This blouse has finally been sewn up!
The pattern sheet of this particular issue of Gracieuse magazine, which was published when my grandparents were toddlers, doesn't show the marks of a tracing wheel. So, I can only conclude that none of these patterns were ever traced, none of its lovely designs turned into garments. Until now, that is.
May I present to you design no. 22 from Gracieuse no. 1 of 1930 (which was the 68th year of publication of this magazine). It's a blouse which should be worn over the waistband of one's skirt and the pattern was for size 42 (= for those with a halved bust circumference of 42).
I'm pretty pleased with the fit. Based on the look of the back pattern piece, I was worried about the angle of the shoulders and the width of the neck, but, as it turns out, the shoulder seam is placed more to the back than I'm used to. And it sort of angles down a bit further yet at the outer edge, just like in victorian jackets.

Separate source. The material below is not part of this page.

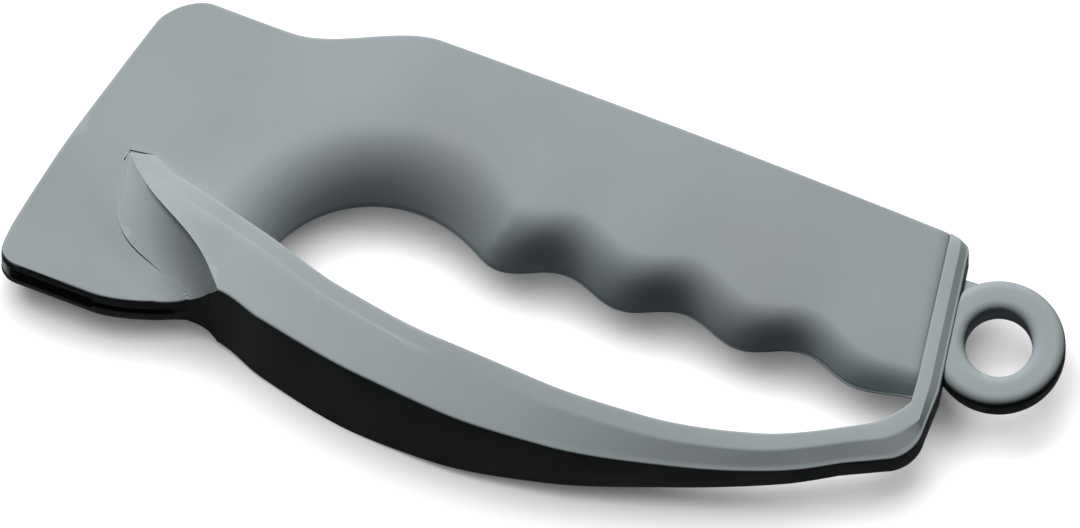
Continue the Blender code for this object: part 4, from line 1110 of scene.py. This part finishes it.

The back width is about right too, and so are the length and width of the sleeves. They even provide a proper range of movement.
The loose shape makes it hard to judge the torso. Yes, there are some very minor drag lines from the front pintucks to the apex of my bust, but I think that my just be a result of this particular form of shaping, rather than an indicator of size... I guess I should just pick a more fitted design to find out about that.
I made everything the way I thought one was supposed to, except for one thing: You are even told in the instructions (which are very limited) to put elastic in the entire bottom edge of the garment. I did that, and didn't like the look at all. I ended up putting it only in the back. This gives me a full, bloused back and a more smooth and fitted front. It may not be period acurate at all, but this minor alteration has turned an 83-year-old design into something I can easily wear without looking costume-y (your costume-y may vary... I am aware of being quite tolerant of unusual looks).
In retrospect, I should have picked another fabric for this project. I like this linen, it works well for the blouse and, at the same time, makes it look a bit modern. However, it doesn't photograph well...
Nevertheless, I've made some detail shots, so I could tell you about some of the more unusual and tricky features of this garment.
First up, there's the front closure. Button tabs on the outside. Not standard, in wovens today, but not that unusual either.
But they're facings on the inside... I have never seen this before. It wasn't hard to understand how the pattern pieces were supposed to work but sewing it together neatly was a bit more complicated. I understand why it was made this way: It's the perfect finish with the open collar.
The most difficult bit of construction were the cuffs. They are quite nice: Like facings on the outside, with button tabs which lead up to the elbow dart.
The problem is this: they go over the underarm seam, so that has to be sewn first. This leaves you with just a tiny space for the tricky manipulations with the dart, the top of the button tab and the little extra facing you have to add at the other side of the slit for the buttons.
Also, the instructions tell you that bit should be 2 cm wide (which is what I made it) but in the illustration it looks about as wide as the outside tab, which is almost 4 cm.
The narrowness of the sleeves and the necessary order of cuff construction are the reasons why I only put one button on each sleeve. I don't think I could have convinced my sewing machine's buttonhole programme to work in such a confined space.
About those buttonholes, and any serged edges you may have noticed, I didn't even try to go for period finishes here. I respect anyone who does, but to be honest, I don't even know what the period acurate way of doing any of this would be. And I was only trying out the sizing. And, like any vintage (inspired) garment I make, this blouse wasn't made to be worn to a period dress event but for my everyday 21th century life.
To review my first experience with a Gracieuse pattern: sewing a garment from this magazine is not something even an experienced seamstress should take lightly.
Even tracing the pattern takes time, patience, good light and up-to-date glasses. There are unusual design and construction details and the instructions, if any are provided, are very sketchy. Figuring those out is certainly not impossible but a wide range of sewing experience and some improvisation skills come in very handy. And patience, of course.